Car de la même façon que l’on ne peut lutter contre les lois physiques, l’on ne peut guère lutter contre un fait mathématique (comme c’est le cas lorsque l’on a affaire à des structures indépendantes). Par exemple une des grandes réussites du 20ème siècle sur le plan mathématique a été la classification des groupes finis simples et donc aussi l’explicitation des groupes sporadiques, l’oeuvre de nombreux mathématiciens, qui ont travaillé pendant plusieurs décennies, dont la démonstration comporte actuellement plus de 15000 pages ! Mais que se serait-il passé si au lieu de 26 groupes sporadiques, il y en avait eu 260 ou 2600 ? Car l’esprit humain, et par conséquent les mathématiques qui en sont un des honneurs, a toujours tendance à unifier, à synthétiser les objets qu’il étudie pour mieux les comprendre, mais comment faire s’il y a à faire face à des structures véritablement indépendantes ?

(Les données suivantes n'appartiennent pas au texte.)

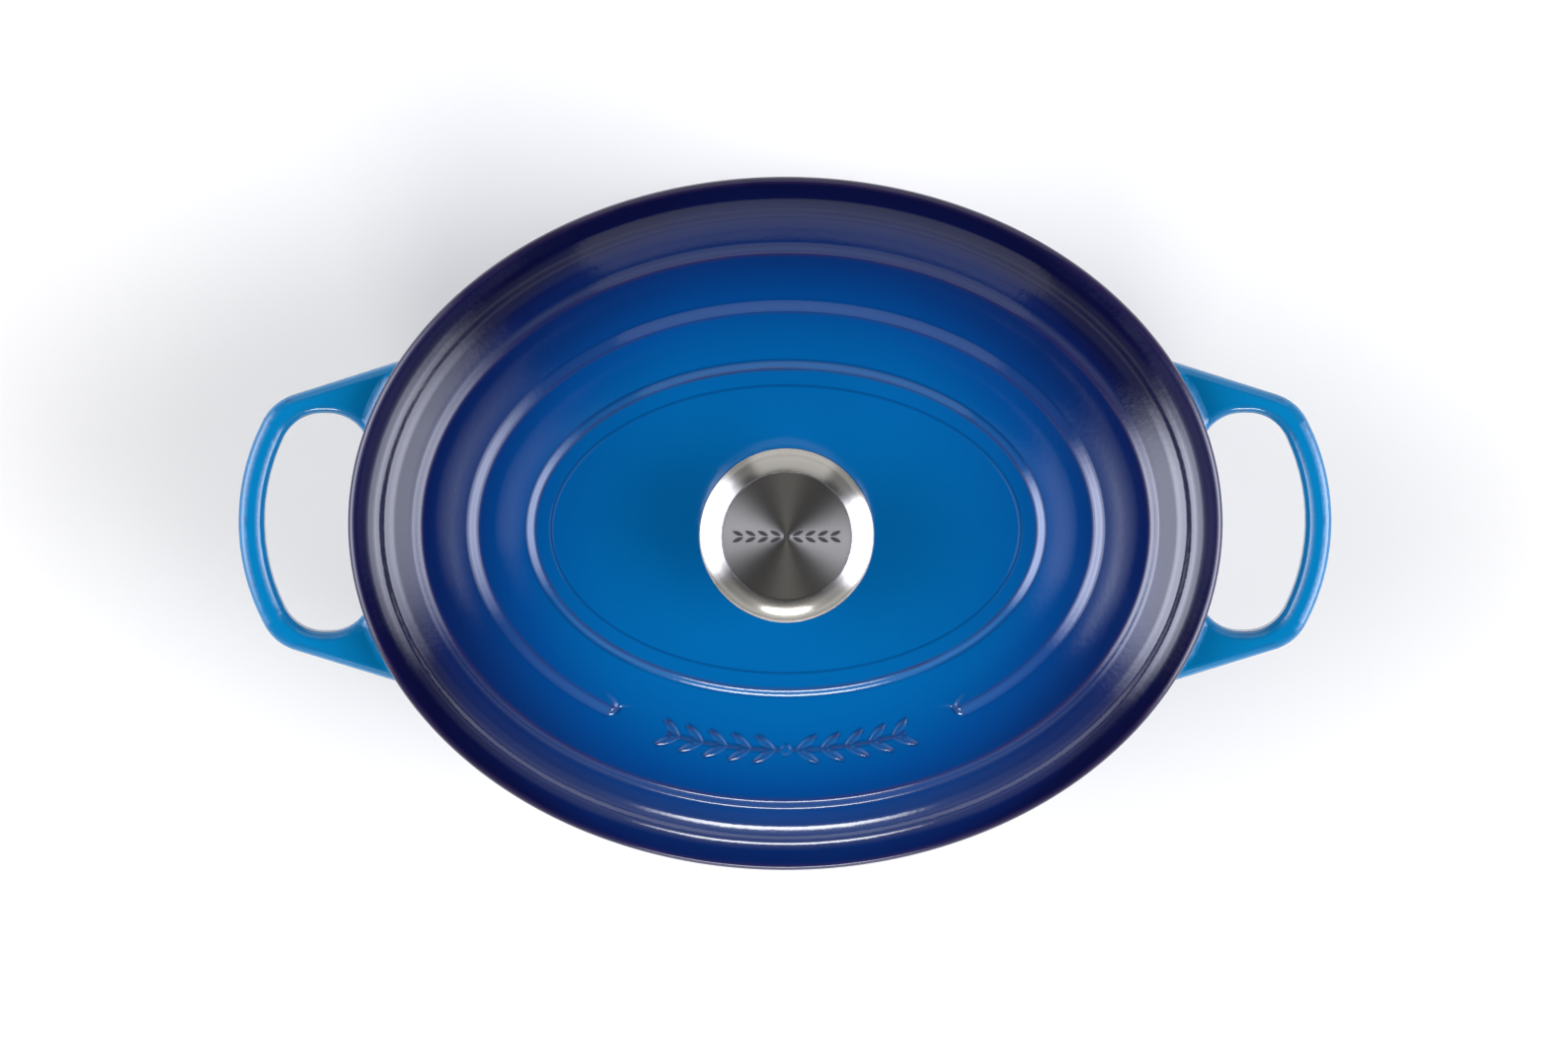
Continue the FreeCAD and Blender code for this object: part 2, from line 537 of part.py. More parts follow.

Ainsi si l’on arrivait à démontrer qu’un problème comporte un grand nombre de structures indépendantes on montrerait du même coup la nécessité d’utiliser un ordinateur, si le nombre est accessible évidemment. Pour cela il faudrait montrer que quelque soit la méthode utilisée, la donnée des structures à considérer est incompressible. Peut-être d’ailleurs que le théorème, qui démontrera la nécessité de l’utilisation de l’ordinateur pour démontrer un théorème sera lui-même démontré à l’aide de l’ordinateur ? Après tout lorsque l’on parle de fondements l’autoréférence est souvent au rendez-vous.
Pour finir essayons d’expliciter ce que nous avons voulu démontrer. Nous avons voulu mettre en évidence que du point de vue de la théorie de la démonstration, l’action de l’ordinateur intervenait de la même façon que l’utilisation d’un axiome. En effet l’alternative est simple : soit on utilise l’axiome de l’ordinateur c’est-à-dire que l’on se permet d’employer une procédure mécanique qui détermine si un ensemble fini, mais grand, de cas à considérer vérifie ou pas une certaine propriété, soit on exclut la possibilité et dans certains cas – comme celui du théorème des 4 couleurs – l’on n’arrive pas à prouver la vérité d’une conjecture.